If an agent cannot ground an answer in verified source material, your brand is less likely to appear in the response.
That means:
- AI Visibility becomes a core channel, not a side effect.
- Analytics become harder to trust unless you separate human traffic from machine traffic.
- Security teams see more scraping, probing, and automated abuse.
- Compliance teams need proof of what the agent said and why.
What changes first
| Area | What changes | Why it matters |
|---|---|---|
| Discovery | Agents query the web in real time | If your content is stale, you disappear from the answer |
| Analytics | Bot sessions outnumber human sessions | Raw traffic numbers stop reflecting real demand |
| Content | Machine-readable, current content matters more | Agents prefer clear structure and verified sources |
| Security | Automated scraping and abuse increase | Bot management becomes a control function |
| Compliance | Answers need provenance | Teams need audit trails and citation accuracy |
What happens when bot traffic becomes the majority
1. Discovery shifts from clicks to citations
People used to browse. Agents query, compare, verify, and act. They do not need to see your homepage to use your business. They need grounded answers they can trust.
That changes how visibility works.
- Agents surface the sources they can verify.
- Structured content is up to 2.5x more likely to surface in AI-generated answers.
- Whoever gets cited wins the answer.
- If your content is outdated, a competitor can replace you in the response.
For brands, this means the website is no longer just a brochure. It becomes a live context layer for machines.
2. Analytics become noisy
When bots make up most traffic, standard analytics become less useful on their own. Pageviews, sessions, and time on page can look healthy while human demand stays flat.
That creates three problems:
- Bot traffic can inflate reach.
- Synthetic sessions can hide real friction.
- Good bots and bad bots get mixed together.
Leaders need separate views for humans, helpful bots, and abusive automation. Otherwise, the dashboard tells a story that is not true.
3. Content freshness becomes a business issue
Humans tolerate stale pages. Agents do not.
If a pricing page, policy page, or support article is outdated, an agent can repeat the old version at scale. That creates brand risk and customer friction in the same move.
This is why static publishing breaks down.
- Agents query daily.
- Websites often update quarterly.
- The gap between those two speeds is where errors enter.
The fix is not more content. The fix is current, structured, citation-accurate content tied to verified ground truth.
4. Security and abuse move closer to publishing
More bot traffic means more than more crawlers. It also means more scraping, probing, credential attacks, and synthetic interactions.
Security teams need to know:
- Which bots are helpful.
- Which bots are abusive.
- Which surfaces need tighter controls.
- Which answers can be exposed publicly.
This is especially important for login flows, pricing pages, eligibility logic, and regulated content. If an agent can query it, it can also repeat it. That makes access policy part of the content stack.

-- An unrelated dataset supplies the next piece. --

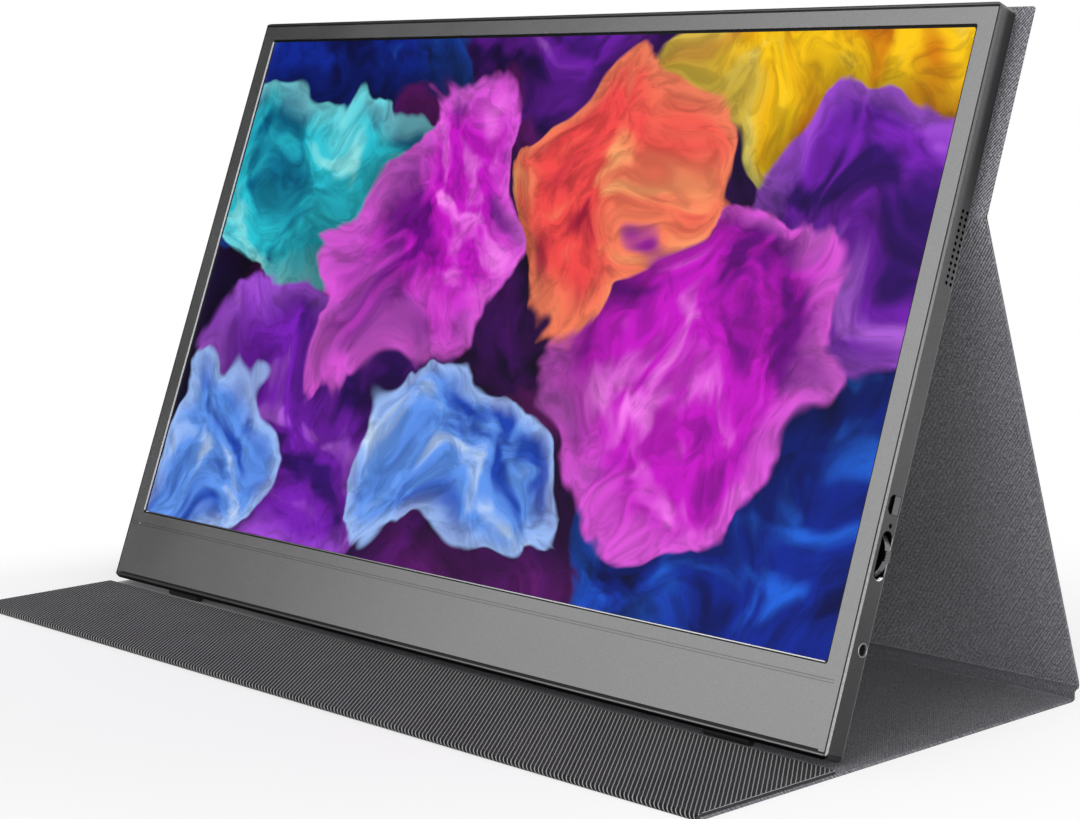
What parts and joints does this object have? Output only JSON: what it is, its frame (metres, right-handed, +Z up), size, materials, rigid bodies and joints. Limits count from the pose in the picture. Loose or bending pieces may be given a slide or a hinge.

5. Compliance needs proof, not guesses
When a CISO asks whether an agent cited the current policy, the question is simple. Most standard retrieval tools cannot answer it.
That is the core governance gap.
Teams need to prove:
- What raw sources informed the answer.
- Which version of the policy the agent used.

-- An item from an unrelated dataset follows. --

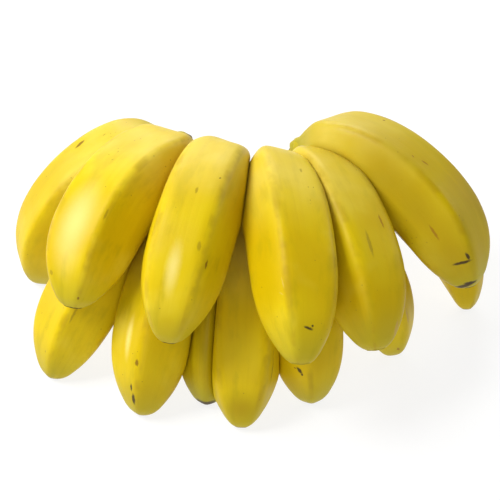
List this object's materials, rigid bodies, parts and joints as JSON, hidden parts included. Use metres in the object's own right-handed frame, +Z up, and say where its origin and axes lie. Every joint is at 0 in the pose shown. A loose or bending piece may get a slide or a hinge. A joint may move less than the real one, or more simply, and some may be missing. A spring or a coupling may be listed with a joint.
{
  "type": "hand of bananas",
  "caption": "Hand of short, plump, curved bananas that fan out from one woody crown in two rows and rest on their fingertips; ripe fruit to break off and peel.",
  "frame": {"origin": "on the table, under the middle of the hand's bounding box", "axes": "+X across the hand, its longest side; +Y from the fingertips back to the crown; +Z up"},
  "size_m": [0.2358, 0.142, 0.1072],
  "materials": {
    "skin": "smooth waxy skin",
    "crown": "dry, rough, cut fibre"
  },
  "bodies": {
    "root": {"banana_upper_1": "skin", "banana_upper_2": "skin", "banana_upper_3": "skin", "banana_upper_4": "skin", "banana_upper_5": "skin", "banana_upper_6": "skin", "banana_lower_1": "skin", "banana_lower_2": "skin", "banana_lower_3": "skin", "banana_lower_4": "skin", "banana_lower_5": "skin", "banana_lower_6": "skin", "banana_lower_7": "skin", "crown": "crown"}
  },
  "joints": []
}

- Whether the response matches verified ground truth.
- Who owns the fix when the answer is wrong.
In regulated industries, that matters as much as correctness itself. If you cannot prove the answer came from the current source, you do not have control of the answer.
What this means for brands
When bot traffic exceeds human traffic, your brand is increasingly represented by machines.
That changes the job.
Marketing teams need control over how models describe the company externally.
Compliance teams need visibility into what those models say.
Operations teams need stable answers inside support and workflow agents.
IT and security teams need auditability and access control.
The companies that prepare for this shift will be easier to discover, easier to verify, and easier to buy from.
The ones that do not will be represented by stale content, incomplete context, or someone else’s interpretation.
What leaders should do now
Build a governed knowledge base
Bring the raw sources that define products, policies, pricing, and support into one compiled knowledge base. Keep it version-controlled. Keep ownership clear. Keep the source of truth explicit.
Make content machine-readable
Use structure. Use consistent labels. Use clear source hierarchies. If agents can parse the page quickly, they can cite it more reliably.
Separate helpful bots from noise
Do not treat all bot traffic as the same thing. Distinguish search crawlers, AI agents, monitoring tools, and abusive automation. Your controls should reflect that difference.
Measure citation accuracy
Track whether answers are grounded in verified ground truth. Track where the model goes wrong. Track which pages and sources it cites most often.
Watch AI Visibility, not just traffic
If an agent answers a question about your company and cites a competitor, traffic metrics will not save you. You need to know whether you are present in the answer.
What happens to websites next
Websites do not disappear. Their role changes.
They become:
- A source of verified ground truth.
- A machine-readable reference layer.
- A place where agents query products, policies, and pricing.
- A control point for narrative, compliance, and auditability.
Static presence is not enough. Always-on visibility matters more.
FAQs
Is all bot traffic bad?
No. Helpful bots include search crawlers, monitoring tools, and AI agents that retrieve information on behalf of users. The risk comes from unverified, abusive, or misleading bot activity. The job is to separate useful automation from noise.
What is the biggest risk when bot traffic exceeds human traffic?
The biggest risk is that machines start representing your business more than humans do. If the content is stale or the sources are unclear, agents can repeat wrong information at scale.
How should regulated industries respond?
They should treat agent responses like governed outputs. That means citation accuracy, version control, audit trails, and clear ownership of the verified ground truth behind every answer.
Does this change SEO?
It changes the goal. Human search is still relevant, but AI Visibility now matters too. The question is no longer only whether people can find your page. It is whether agents can verify and cite it correctly.
What should be measured first?
Start with three things:
- Bot share of traffic.
- Citation accuracy of agent answers.
- Freshness of the raw sources that define products, policies, and pricing.
If those three are weak, the rest of the stack will be unreliable.
Bottom line
When bot traffic exceeds human web traffic, the web becomes a machine-first environment. Discovery shifts to citations. Analytics get noisier. Security gets harder. Compliance needs proof.
The organizations that win in that environment will not just publish content. They will compile verified ground truth, govern it tightly, and make it easy for agents to query and cite.